| WHAT IS BEING ASKED |
Spot each line that carries the word "bodies"; copy those lines.

::: DATA LINES :::

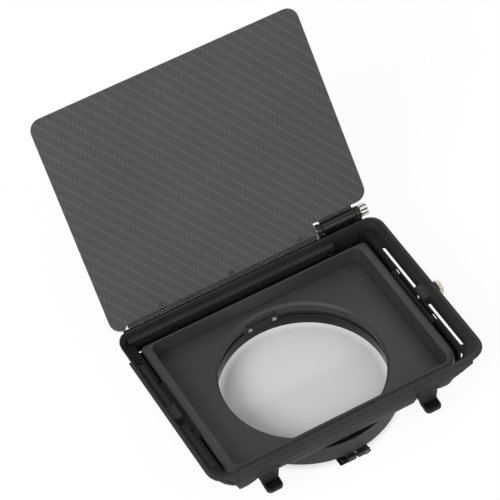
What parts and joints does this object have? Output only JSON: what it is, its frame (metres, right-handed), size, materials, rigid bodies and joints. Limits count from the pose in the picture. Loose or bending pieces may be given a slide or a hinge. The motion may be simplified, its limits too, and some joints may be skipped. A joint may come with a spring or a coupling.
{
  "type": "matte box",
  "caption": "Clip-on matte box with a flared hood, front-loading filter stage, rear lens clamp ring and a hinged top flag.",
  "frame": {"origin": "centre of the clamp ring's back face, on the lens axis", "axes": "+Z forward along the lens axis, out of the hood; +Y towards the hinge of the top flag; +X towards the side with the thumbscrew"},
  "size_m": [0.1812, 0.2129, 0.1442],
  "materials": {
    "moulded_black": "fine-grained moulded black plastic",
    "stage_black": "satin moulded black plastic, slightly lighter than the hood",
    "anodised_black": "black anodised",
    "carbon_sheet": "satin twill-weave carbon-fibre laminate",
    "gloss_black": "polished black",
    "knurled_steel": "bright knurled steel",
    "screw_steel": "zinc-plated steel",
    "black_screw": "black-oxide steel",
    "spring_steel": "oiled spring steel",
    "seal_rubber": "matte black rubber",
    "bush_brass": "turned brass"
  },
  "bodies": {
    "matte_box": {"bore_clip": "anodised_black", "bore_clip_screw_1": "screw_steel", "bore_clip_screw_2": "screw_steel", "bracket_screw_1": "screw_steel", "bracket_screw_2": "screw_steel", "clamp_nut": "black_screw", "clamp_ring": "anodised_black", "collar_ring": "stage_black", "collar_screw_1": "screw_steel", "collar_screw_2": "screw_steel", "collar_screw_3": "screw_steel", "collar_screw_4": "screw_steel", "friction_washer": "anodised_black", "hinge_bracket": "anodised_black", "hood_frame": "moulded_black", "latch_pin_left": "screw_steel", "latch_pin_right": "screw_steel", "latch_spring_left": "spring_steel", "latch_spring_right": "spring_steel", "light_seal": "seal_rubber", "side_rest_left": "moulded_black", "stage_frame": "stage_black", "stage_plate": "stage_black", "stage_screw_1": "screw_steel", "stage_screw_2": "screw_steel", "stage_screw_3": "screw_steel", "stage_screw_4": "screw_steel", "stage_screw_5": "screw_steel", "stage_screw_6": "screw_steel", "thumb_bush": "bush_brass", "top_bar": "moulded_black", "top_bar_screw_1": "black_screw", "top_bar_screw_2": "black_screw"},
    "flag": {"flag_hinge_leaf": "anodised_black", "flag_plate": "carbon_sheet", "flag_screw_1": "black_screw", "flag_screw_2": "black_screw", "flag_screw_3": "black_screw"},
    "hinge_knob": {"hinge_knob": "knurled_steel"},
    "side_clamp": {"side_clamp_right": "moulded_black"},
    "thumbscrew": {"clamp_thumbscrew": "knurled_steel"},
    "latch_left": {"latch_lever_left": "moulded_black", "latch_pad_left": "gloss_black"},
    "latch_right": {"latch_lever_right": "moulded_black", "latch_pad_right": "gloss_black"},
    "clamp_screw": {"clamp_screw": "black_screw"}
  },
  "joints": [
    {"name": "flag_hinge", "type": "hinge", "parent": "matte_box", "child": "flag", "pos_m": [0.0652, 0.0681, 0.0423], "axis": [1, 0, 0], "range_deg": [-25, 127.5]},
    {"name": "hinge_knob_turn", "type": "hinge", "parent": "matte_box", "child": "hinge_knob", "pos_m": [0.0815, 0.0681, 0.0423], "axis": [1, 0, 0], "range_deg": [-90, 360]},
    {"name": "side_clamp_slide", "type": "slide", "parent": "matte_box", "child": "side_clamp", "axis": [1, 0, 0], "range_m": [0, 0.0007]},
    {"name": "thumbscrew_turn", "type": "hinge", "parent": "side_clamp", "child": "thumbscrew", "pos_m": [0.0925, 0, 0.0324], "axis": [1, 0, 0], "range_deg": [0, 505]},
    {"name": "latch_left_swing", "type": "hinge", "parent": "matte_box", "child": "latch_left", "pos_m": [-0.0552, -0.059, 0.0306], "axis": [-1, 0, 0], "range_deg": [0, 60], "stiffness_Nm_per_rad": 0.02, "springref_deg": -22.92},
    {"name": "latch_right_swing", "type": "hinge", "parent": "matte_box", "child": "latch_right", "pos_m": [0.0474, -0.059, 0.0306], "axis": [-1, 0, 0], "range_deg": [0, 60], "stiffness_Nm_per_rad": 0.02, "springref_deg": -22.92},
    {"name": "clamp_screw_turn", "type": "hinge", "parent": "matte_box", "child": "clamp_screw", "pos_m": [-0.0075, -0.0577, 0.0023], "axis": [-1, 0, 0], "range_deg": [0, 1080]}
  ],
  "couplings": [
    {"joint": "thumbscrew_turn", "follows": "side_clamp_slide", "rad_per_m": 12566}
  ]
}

:::

| REPLY |
What parts and joints does this object have? Output only JSON: what it is, its frame (metres, right-handed), size, materials, rigid bodies and joints. Limits count from the pose in the picture. Loose or bending pieces may be given a slide or a hinge. The motion may be simplified, its limits too, and some joints may be skipped. A joint may come with a spring or a coupling.
  "bodies": {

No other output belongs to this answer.